Kadang anak merasakan simpati yang sangat kuat, kadang dia juga dihantam trauma karena mengalami suatu peristiwa yang menggoncangkan. Jika tidak dibantu untuk pulih, trauma terus hidup dalam diri anak (misalnya, dalam bentuk fobia) sampai ia sudah jadi nenek-nenek sekalipun.
***
Ibu cerita bahwa suatu hari pernah rumah Kakek-Nenek disatroni pria seram tak dikenal ketika Kakek sedang pergi. Nenek bergerak cepat, langsung menyembunyikan semua anaknya, tapi sikapnya tenang. Nenek bertingkah seolah-olah tidak ada apa-apa, sehingga Ibu dan saudara-saudaranya tidak panik.
Setelah anak-anaknya aman, Nenek keluar menghadapi pria itu dengan kalem tapi hati-hati. Ketika Kakek pulang, barulah anak-anak diajak berdiskusi menganalisis peristiwa itu dan menarik hikmah darinya.

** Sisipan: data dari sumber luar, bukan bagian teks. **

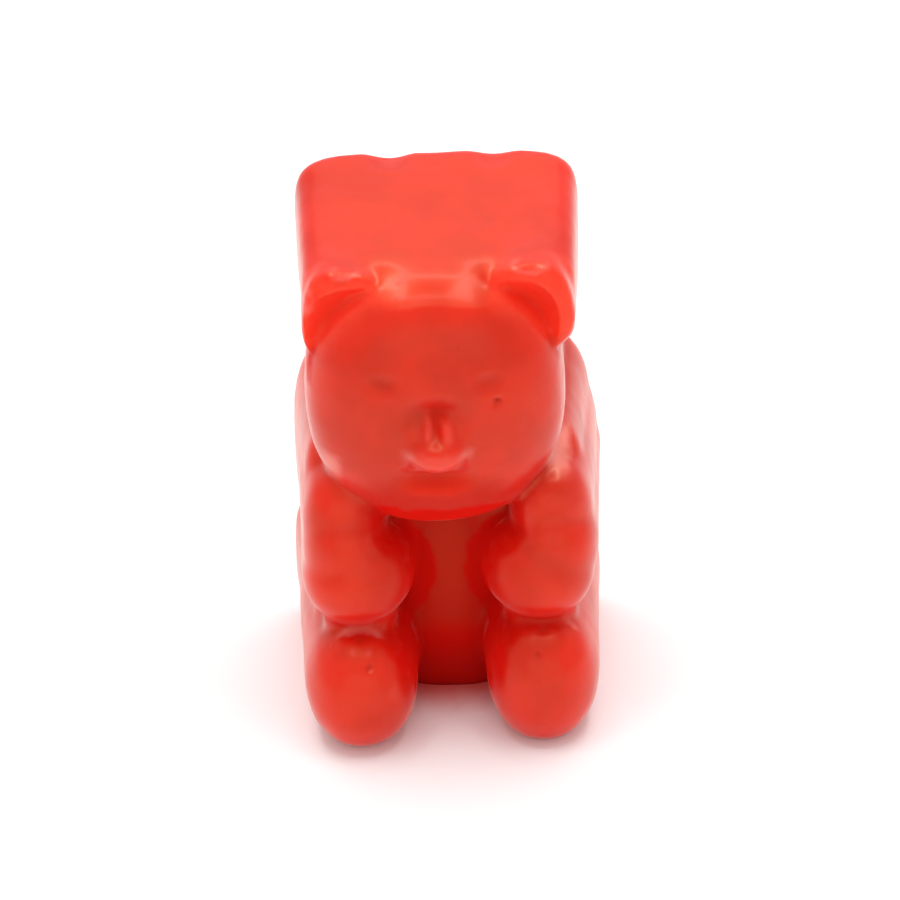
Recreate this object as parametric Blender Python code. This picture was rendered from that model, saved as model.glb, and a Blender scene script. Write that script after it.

Begitulah. Di dunia ini, tidak semua manusia manis dan tulus. Sangat penting orangtua belajar untuk mengendalikan emosi dan tetap berpikir dingin di segala situasi, terutama yang mengancam keselamatan anak-anaknya.
Jika orangtua tahu cara yang tepat menyikapi suatu peristiwa, alih-alih menjadi trauma, anak malah mendapat peluang belajar dari mengamati cara orangtuanya menghadapi orang-orang yang sulit atau berbahaya.
***
Saya sangat suka mendengar cerita masa muda ibu saya. Saya yakin, anak-anak mana pun umumnya sangat suka menyimak cerita masa muda orangtua mereka. Dan seperti saya, mereka akan belajar banyak dari kisah-kisah itu.
Jadi, alangkah baiknya kalau kita orangtua secara serius mengingat-ingat apa saja yang pernah kita alami lalu membagikannya pada anak-anak kita. Apalagi kalau kita bisa menuliskannya, itu bakal jadi cara yang bagus sekali untuk mewariskan hikmah kehidupan kita pada mereka.
=========
Tulisan ini disadur dari artikel “My Mother’s Memories of Her Childhood” yang ditulis oleh Anna Mary Harrison dan disunting oleh Charlotte Mason dalam The Parents’ Review Vol. 1 1890/1891.